Please don’t take this to mean that you have to love his books. Criticism in all its forms is valid. After all, without it, we’d never get better. I just happen to think that there’s too much of it nowadays. Too much cynicism. Too many people who are so easy to dismiss a work as “terrible” for no good reason. There are things that are in fact terrible, but I have a lot of difficulty believing that something that comes from such a pure place as a desire to tell an interesting story could possibly be as bad as people claim. I know that might be naive and overly optimistic, but I think it’s true, if not fully then at least slightly.

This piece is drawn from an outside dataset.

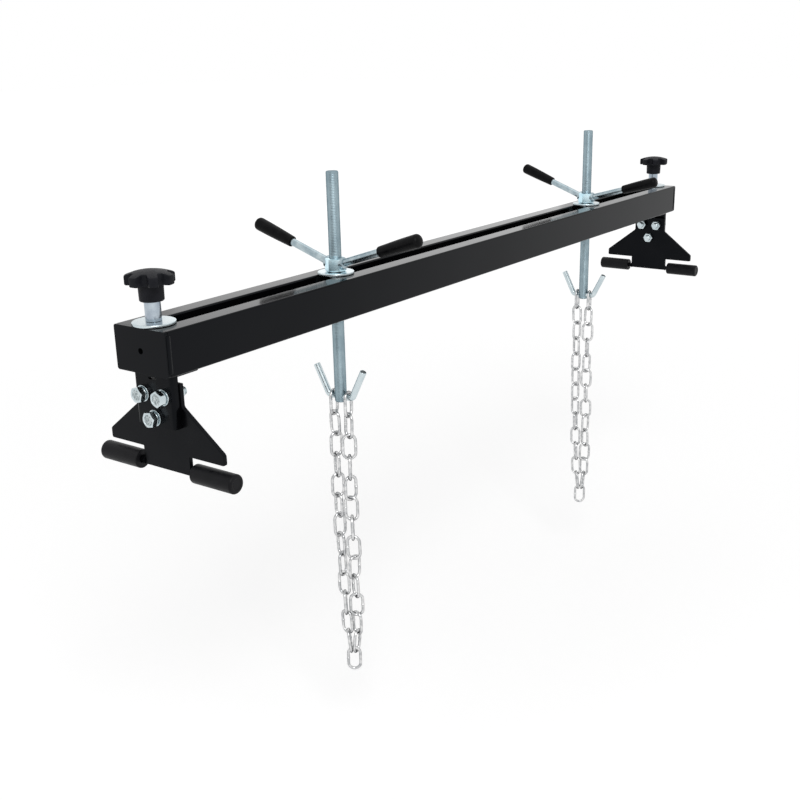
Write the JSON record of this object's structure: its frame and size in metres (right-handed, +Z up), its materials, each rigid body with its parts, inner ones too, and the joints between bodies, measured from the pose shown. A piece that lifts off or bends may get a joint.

I’ll admit I didn’t love the ending. I found that things wrapped up a little too nicely in contrast to the 560 or so pages that preceded it. I also found many scenes to be too gratuitously graphic for reasons I didn’t understand and found unappealing. It’s a book and it’s not perfect. But, nothing is. Like any writer or college student who wants to come across as smarter and more worldly than he is, I’m going to quote David Foster Wallace who said, “Fiction is what it means to be a (expletive) human being”. Good fiction is not concrete. It’s not black and white. It’s not feminist or misogynistic. It simply is. It explores and delves and makes you think and feel and want and hate. And it’s characters are not representative of the author as a person, writer or thinker. Just because Jonathan Franzen is annoying, or complicated, or famous, doesn’t mean that he deserves that backlash he gets. Neither he nor his haters are intrinsically special, and neither of their voices intrinsically matter. Personally, I just happen to connect a lot more to a deep exploration than a one sentence tweet deriding him as hateful. Franzen himself says it better than I ever could when, in Freedom, he writes, “But nothing disturbs the feeling of specialness like the presence of other human beings feeling identically special.”